The US should establish a multimillion-dollar research program on solar geoengineering, according to the country’s national science academy. The Guardian reports: In a report it recommends funding of $100 million to $200 million over five years to better understand the feasibility of interventions to dim the sun, the risk of harmful unintended consequences and how such technology could be governed in an ethical way. The National Academies of Sciences (NAS) said cutting fossil fuel emissions remained the most urgent and important action to tackle the climate crisis. But it said the worryingly slow progress on climate action meant all options needed to be understood.
The report considers three types of solar geoengineering to allow more heat to escape the Earth’s atmosphere: injecting tiny reflective particles into the stratosphere to block sunlight; using the particles to make low-lying clouds over the oceans more reflective; and thinning high-altitude cirrus clouds. Major volcanic eruptions are already known to cool the climate by pumping particles high into the atmosphere. […]
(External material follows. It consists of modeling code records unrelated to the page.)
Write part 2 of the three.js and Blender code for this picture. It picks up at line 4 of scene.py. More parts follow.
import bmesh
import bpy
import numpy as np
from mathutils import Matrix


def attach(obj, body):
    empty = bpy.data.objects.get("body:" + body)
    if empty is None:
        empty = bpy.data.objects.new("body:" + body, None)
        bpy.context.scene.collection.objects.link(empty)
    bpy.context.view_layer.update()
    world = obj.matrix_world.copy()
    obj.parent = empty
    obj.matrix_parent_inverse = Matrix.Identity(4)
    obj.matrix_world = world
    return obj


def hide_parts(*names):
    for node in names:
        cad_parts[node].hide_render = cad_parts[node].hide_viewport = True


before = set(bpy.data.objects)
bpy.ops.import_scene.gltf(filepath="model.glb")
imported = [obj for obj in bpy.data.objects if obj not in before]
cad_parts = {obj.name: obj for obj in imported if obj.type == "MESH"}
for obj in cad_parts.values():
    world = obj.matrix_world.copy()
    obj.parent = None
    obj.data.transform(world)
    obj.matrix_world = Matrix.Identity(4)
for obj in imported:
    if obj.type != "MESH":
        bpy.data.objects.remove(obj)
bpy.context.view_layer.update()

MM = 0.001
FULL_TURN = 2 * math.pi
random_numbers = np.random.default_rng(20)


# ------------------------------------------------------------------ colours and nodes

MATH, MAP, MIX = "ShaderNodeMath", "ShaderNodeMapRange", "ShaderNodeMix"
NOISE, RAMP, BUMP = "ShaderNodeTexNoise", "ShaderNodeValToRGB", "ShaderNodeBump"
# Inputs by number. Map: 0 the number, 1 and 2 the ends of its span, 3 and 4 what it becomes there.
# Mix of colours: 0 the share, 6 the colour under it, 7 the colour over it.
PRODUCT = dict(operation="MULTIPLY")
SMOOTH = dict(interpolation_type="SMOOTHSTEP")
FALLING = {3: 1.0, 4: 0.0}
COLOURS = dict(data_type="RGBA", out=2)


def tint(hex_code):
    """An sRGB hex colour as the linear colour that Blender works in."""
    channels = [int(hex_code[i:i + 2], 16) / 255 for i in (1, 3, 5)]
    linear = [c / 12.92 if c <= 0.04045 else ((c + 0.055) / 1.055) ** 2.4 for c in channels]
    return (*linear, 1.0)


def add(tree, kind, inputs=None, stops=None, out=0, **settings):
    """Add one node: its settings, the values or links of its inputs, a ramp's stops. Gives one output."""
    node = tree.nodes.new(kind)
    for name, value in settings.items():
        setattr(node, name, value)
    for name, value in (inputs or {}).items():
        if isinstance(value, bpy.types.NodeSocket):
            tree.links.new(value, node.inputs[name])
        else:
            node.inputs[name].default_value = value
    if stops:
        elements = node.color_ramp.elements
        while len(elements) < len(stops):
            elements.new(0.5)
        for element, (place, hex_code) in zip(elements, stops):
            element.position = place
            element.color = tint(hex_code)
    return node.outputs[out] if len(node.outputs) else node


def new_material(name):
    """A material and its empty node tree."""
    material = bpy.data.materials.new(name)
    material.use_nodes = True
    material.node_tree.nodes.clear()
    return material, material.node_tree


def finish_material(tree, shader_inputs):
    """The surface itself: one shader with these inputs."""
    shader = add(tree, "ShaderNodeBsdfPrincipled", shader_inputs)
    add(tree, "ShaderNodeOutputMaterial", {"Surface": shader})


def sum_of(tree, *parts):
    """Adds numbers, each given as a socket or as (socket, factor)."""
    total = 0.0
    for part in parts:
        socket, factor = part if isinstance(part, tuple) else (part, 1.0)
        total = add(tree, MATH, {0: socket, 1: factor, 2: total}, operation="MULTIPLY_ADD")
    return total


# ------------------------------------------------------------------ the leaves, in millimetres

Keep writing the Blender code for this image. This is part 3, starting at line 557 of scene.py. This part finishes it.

Proponents of geoengineering argue that impacts of global heating could be so great that every option to limit these must be explored. Opponents argue that such research increases the risk that such technologies could be deployed, perhaps by rogue states, instead of cutting emissions. Critics also warn that solar geoengineering could cause damage such as crop failures, and would need to be maintained to avoid a sudden hike in temperature, unless carbon emissions fall rapidly.